— START OF AVAILABLE DATA —

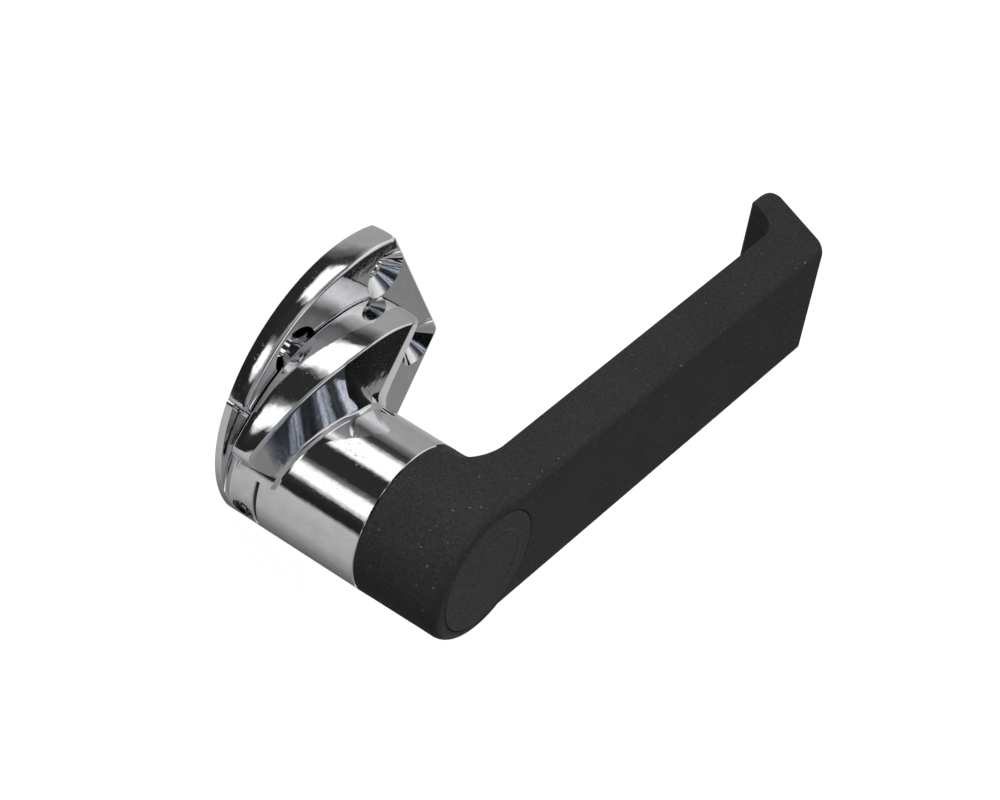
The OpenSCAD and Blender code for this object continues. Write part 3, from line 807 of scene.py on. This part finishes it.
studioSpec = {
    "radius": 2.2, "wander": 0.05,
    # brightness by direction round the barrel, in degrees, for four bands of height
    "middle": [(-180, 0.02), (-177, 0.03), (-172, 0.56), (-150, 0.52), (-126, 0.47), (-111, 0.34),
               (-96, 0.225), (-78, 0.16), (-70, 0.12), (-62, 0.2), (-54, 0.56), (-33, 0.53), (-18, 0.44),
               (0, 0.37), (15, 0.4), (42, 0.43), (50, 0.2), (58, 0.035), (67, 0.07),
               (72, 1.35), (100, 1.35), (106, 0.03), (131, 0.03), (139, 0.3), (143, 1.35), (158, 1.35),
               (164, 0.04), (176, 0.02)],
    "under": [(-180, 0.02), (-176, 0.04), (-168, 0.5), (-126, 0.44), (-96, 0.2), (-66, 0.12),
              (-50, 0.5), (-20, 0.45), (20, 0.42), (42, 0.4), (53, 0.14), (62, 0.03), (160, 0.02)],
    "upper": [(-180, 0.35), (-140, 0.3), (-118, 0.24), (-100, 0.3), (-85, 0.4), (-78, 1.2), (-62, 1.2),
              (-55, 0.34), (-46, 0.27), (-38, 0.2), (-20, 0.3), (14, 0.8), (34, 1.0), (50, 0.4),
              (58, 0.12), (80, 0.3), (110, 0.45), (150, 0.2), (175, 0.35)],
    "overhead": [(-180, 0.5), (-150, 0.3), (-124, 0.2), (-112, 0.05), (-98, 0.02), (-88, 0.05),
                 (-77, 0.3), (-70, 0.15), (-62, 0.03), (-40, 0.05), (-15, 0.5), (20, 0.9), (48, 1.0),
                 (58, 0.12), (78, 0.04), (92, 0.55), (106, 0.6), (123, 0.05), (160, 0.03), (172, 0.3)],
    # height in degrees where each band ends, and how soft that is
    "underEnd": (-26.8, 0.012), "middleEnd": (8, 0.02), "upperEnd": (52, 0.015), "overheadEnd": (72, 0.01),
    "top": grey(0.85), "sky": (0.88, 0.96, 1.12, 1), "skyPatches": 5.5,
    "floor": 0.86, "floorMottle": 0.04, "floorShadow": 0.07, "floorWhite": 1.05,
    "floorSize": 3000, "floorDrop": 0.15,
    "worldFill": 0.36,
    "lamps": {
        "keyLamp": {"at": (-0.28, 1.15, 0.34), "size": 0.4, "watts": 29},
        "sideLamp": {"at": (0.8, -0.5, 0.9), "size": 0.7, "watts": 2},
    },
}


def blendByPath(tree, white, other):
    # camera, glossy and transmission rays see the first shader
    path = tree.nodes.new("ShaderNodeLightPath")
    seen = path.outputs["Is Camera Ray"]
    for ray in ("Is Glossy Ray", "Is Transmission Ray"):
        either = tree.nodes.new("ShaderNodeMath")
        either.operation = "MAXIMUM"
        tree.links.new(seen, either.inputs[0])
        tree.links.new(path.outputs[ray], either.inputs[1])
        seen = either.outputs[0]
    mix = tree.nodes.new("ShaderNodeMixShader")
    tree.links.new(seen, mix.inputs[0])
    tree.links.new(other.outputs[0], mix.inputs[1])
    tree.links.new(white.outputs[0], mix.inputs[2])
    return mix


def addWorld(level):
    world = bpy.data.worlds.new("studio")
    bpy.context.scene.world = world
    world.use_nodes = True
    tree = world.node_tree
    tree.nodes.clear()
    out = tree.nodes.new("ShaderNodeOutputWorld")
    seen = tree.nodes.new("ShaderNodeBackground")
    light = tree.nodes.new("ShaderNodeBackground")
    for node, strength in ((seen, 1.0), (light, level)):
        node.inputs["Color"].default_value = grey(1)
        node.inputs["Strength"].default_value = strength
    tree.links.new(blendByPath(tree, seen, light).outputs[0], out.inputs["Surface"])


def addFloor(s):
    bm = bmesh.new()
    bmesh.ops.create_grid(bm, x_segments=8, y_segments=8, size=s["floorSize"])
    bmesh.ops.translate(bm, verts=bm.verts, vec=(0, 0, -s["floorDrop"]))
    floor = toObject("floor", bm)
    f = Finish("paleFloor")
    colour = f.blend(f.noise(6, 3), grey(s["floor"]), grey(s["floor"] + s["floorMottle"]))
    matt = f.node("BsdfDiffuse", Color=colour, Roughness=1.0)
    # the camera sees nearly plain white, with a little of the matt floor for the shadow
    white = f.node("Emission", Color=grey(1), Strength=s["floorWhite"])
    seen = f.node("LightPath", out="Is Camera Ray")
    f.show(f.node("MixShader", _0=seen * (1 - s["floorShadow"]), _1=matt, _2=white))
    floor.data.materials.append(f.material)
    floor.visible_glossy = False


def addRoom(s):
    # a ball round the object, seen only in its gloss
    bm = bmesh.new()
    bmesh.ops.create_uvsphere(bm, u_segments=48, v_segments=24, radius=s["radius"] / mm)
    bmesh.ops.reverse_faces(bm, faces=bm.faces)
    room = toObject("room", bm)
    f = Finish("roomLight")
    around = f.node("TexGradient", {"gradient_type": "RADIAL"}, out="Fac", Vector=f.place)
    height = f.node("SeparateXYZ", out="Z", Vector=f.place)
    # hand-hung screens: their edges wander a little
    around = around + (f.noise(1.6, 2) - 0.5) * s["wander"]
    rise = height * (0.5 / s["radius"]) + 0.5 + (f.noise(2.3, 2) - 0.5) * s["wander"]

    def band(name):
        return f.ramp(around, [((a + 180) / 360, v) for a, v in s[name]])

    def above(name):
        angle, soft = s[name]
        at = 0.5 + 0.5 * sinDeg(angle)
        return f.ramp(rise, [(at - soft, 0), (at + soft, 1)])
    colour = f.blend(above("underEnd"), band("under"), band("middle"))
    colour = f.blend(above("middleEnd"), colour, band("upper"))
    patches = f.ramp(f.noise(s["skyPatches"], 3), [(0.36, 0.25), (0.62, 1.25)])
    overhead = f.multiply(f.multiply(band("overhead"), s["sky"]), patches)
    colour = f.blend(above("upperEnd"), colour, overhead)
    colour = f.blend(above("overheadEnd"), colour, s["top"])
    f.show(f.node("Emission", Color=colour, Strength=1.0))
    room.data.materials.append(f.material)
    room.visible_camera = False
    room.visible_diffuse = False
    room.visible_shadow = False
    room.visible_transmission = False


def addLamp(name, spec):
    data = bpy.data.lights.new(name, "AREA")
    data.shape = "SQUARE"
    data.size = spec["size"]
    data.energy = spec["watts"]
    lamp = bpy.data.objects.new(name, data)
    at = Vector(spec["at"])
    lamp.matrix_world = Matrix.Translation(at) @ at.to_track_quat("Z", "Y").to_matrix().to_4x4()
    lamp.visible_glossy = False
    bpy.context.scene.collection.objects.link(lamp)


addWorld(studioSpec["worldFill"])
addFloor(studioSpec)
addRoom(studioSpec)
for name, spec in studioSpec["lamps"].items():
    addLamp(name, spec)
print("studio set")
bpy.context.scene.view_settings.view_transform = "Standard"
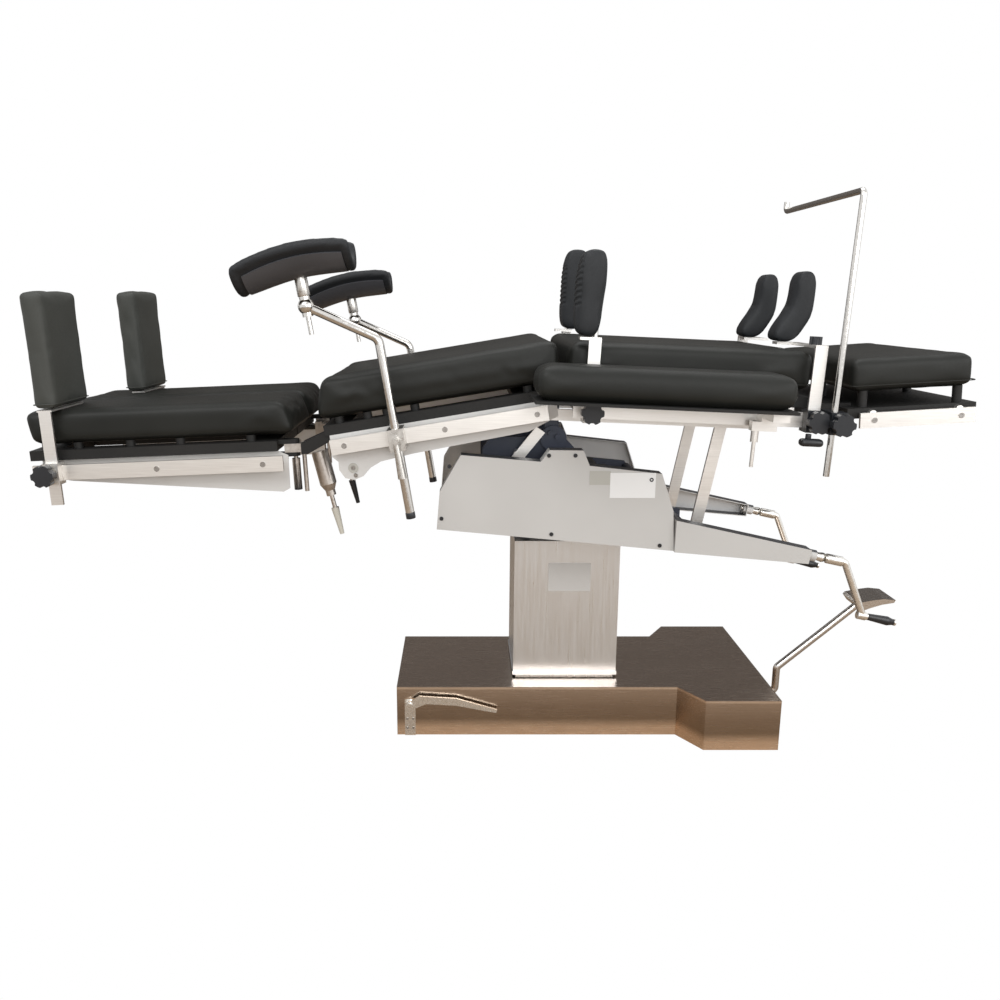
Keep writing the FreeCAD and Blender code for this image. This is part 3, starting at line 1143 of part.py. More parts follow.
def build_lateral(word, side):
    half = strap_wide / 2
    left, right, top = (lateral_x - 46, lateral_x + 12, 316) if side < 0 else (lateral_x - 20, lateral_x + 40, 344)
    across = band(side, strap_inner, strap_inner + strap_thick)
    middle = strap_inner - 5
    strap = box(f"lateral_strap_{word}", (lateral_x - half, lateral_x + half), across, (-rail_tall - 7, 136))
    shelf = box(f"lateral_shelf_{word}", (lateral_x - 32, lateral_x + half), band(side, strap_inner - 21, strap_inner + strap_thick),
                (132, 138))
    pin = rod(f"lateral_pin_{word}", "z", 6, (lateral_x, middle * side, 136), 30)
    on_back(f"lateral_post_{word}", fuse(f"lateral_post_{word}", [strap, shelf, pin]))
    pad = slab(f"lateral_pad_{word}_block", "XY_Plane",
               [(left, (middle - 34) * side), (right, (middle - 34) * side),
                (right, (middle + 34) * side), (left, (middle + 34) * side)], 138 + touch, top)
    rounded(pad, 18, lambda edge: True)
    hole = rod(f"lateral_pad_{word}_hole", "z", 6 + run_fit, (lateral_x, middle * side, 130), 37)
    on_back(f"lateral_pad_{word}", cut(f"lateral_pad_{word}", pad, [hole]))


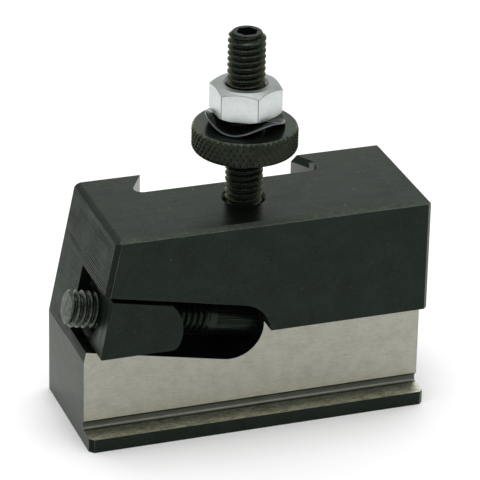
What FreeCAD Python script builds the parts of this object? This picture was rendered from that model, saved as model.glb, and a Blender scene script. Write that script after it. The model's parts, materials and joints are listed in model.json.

— END OF AVAILABLE DATA —

## OBJECTIVE
Scan the data above; copy every line where "that" appears.

## COMPLETED TASK
    # height in degrees where each band ends, and how soft that is
What FreeCAD Python script builds the parts of this object? This picture was rendered from that model, saved as model.glb, and a Blender scene script. Write that script after it. The model's parts, materials and joints are listed in model.json.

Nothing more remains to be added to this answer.